### [Task prompt]
Extract the complete data exactly as given.

### [Records shown]
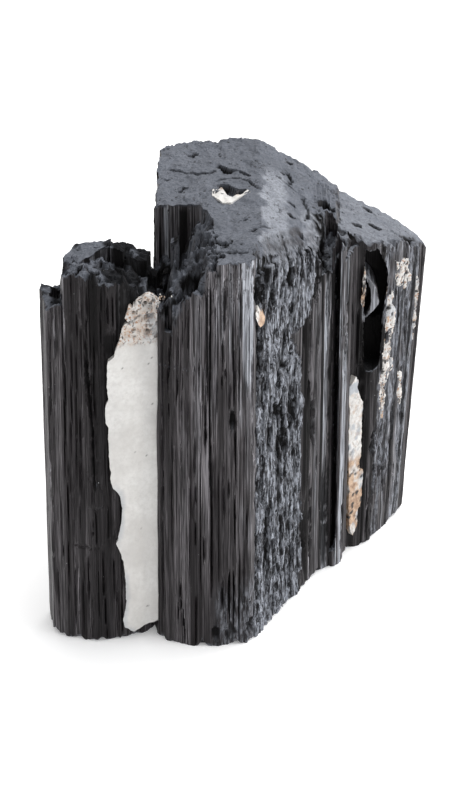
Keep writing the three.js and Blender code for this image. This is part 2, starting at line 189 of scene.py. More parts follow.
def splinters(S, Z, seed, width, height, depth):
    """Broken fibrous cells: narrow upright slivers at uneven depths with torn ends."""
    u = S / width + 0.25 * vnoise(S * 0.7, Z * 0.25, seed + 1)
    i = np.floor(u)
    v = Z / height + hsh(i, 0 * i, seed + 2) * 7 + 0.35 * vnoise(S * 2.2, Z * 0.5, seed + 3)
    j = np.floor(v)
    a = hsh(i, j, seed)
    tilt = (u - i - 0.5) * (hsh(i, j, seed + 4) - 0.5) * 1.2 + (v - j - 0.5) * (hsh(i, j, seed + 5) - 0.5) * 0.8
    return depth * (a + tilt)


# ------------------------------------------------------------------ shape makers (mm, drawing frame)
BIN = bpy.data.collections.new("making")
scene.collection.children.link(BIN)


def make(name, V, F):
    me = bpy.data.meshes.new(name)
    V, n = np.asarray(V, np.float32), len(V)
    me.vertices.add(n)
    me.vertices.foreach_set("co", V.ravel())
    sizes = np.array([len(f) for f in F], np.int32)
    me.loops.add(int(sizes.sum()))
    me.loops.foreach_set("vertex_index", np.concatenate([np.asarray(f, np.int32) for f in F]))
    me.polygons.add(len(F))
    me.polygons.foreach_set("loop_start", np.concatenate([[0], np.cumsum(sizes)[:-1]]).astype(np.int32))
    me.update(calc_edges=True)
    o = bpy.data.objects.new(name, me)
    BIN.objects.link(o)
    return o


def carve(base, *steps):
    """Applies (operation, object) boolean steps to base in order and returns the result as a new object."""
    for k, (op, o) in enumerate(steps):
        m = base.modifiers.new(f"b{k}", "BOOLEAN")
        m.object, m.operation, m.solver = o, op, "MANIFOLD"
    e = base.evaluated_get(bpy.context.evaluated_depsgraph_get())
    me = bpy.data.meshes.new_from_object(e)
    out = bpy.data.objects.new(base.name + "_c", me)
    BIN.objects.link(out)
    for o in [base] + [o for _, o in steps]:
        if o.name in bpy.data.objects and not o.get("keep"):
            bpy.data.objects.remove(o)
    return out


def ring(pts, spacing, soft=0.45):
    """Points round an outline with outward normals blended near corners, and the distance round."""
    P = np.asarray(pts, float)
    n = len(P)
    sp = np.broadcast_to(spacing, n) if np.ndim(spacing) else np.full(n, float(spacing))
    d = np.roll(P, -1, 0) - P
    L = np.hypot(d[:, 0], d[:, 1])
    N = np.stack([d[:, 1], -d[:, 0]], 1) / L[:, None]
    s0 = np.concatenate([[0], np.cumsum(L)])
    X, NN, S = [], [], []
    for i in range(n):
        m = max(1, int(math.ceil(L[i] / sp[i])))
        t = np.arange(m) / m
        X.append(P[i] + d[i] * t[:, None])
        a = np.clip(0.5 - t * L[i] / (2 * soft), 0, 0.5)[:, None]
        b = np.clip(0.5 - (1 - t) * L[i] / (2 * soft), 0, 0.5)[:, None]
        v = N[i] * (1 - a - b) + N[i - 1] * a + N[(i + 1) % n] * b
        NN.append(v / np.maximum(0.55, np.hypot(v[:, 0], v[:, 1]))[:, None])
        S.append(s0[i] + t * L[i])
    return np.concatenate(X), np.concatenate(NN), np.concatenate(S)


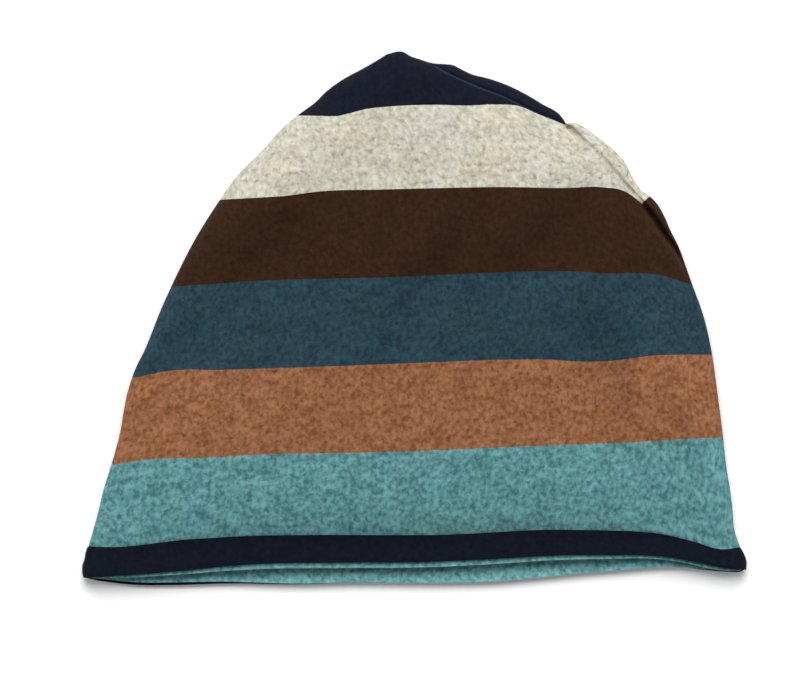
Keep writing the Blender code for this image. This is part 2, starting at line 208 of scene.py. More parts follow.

### [Task response]
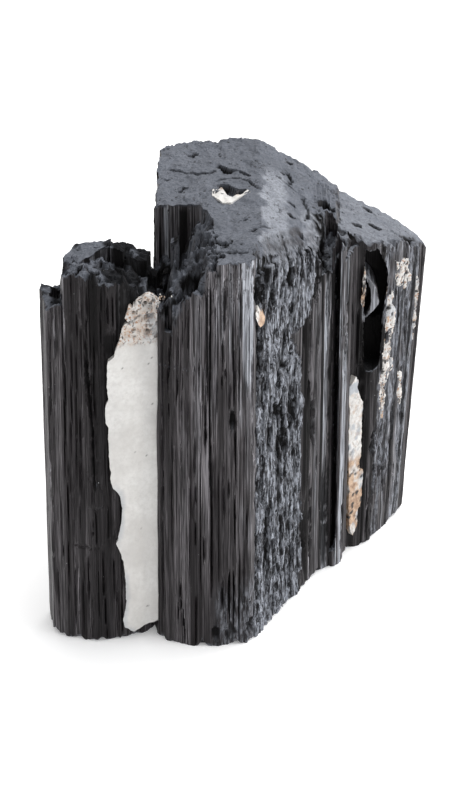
Keep writing the three.js and Blender code for this image. This is part 2, starting at line 189 of scene.py. More parts follow.
def splinters(S, Z, seed, width, height, depth):
    """Broken fibrous cells: narrow upright slivers at uneven depths with torn ends."""
    u = S / width + 0.25 * vnoise(S * 0.7, Z * 0.25, seed + 1)
    i = np.floor(u)
    v = Z / height + hsh(i, 0 * i, seed + 2) * 7 + 0.35 * vnoise(S * 2.2, Z * 0.5, seed + 3)
    j = np.floor(v)
    a = hsh(i, j, seed)
    tilt = (u - i - 0.5) * (hsh(i, j, seed + 4) - 0.5) * 1.2 + (v - j - 0.5) * (hsh(i, j, seed + 5) - 0.5) * 0.8
    return depth * (a + tilt)


# ------------------------------------------------------------------ shape makers (mm, drawing frame)
BIN = bpy.data.collections.new("making")
scene.collection.children.link(BIN)


def make(name, V, F):
    me = bpy.data.meshes.new(name)
    V, n = np.asarray(V, np.float32), len(V)
    me.vertices.add(n)
    me.vertices.foreach_set("co", V.ravel())
    sizes = np.array([len(f) for f in F], np.int32)
    me.loops.add(int(sizes.sum()))
    me.loops.foreach_set("vertex_index", np.concatenate([np.asarray(f, np.int32) for f in F]))
    me.polygons.add(len(F))
    me.polygons.foreach_set("loop_start", np.concatenate([[0], np.cumsum(sizes)[:-1]]).astype(np.int32))
    me.update(calc_edges=True)
    o = bpy.data.objects.new(name, me)
    BIN.objects.link(o)
    return o


def carve(base, *steps):
    """Applies (operation, object) boolean steps to base in order and returns the result as a new object."""
    for k, (op, o) in enumerate(steps):
        m = base.modifiers.new(f"b{k}", "BOOLEAN")
        m.object, m.operation, m.solver = o, op, "MANIFOLD"
    e = base.evaluated_get(bpy.context.evaluated_depsgraph_get())
    me = bpy.data.meshes.new_from_object(e)
    out = bpy.data.objects.new(base.name + "_c", me)
    BIN.objects.link(out)
    for o in [base] + [o for _, o in steps]:
        if o.name in bpy.data.objects and not o.get("keep"):
            bpy.data.objects.remove(o)
    return out


def ring(pts, spacing, soft=0.45):
    """Points round an outline with outward normals blended near corners, and the distance round."""
    P = np.asarray(pts, float)
    n = len(P)
    sp = np.broadcast_to(spacing, n) if np.ndim(spacing) else np.full(n, float(spacing))
    d = np.roll(P, -1, 0) - P
    L = np.hypot(d[:, 0], d[:, 1])
    N = np.stack([d[:, 1], -d[:, 0]], 1) / L[:, None]
    s0 = np.concatenate([[0], np.cumsum(L)])
    X, NN, S = [], [], []
    for i in range(n):
        m = max(1, int(math.ceil(L[i] / sp[i])))
        t = np.arange(m) / m
        X.append(P[i] + d[i] * t[:, None])
        a = np.clip(0.5 - t * L[i] / (2 * soft), 0, 0.5)[:, None]
        b = np.clip(0.5 - (1 - t) * L[i] / (2 * soft), 0, 0.5)[:, None]
        v = N[i] * (1 - a - b) + N[i - 1] * a + N[(i + 1) % n] * b
        NN.append(v / np.maximum(0.55, np.hypot(v[:, 0], v[:, 1]))[:, None])
        S.append(s0[i] + t * L[i])
    return np.concatenate(X), np.concatenate(NN), np.concatenate(S)


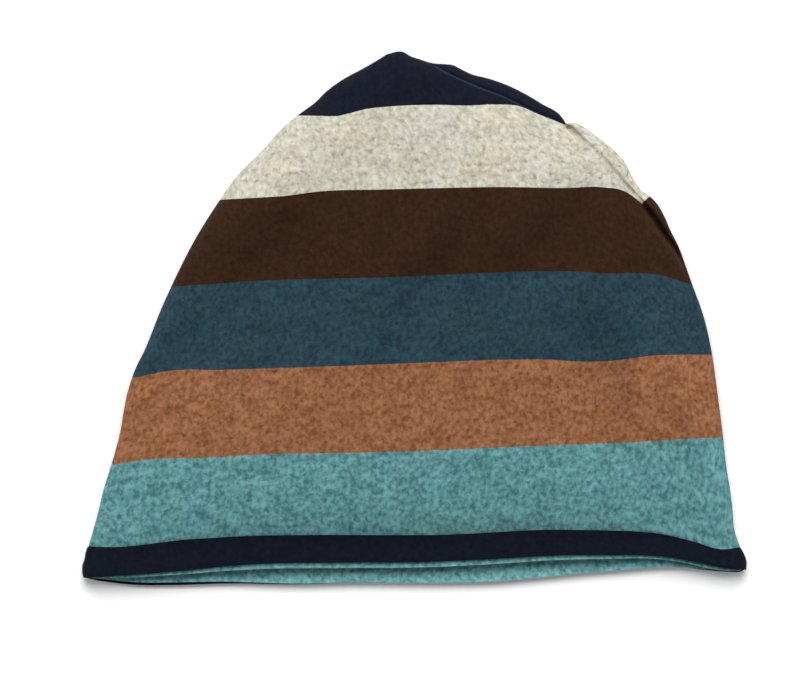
Keep writing the Blender code for this image. This is part 2, starting at line 208 of scene.py. More parts follow.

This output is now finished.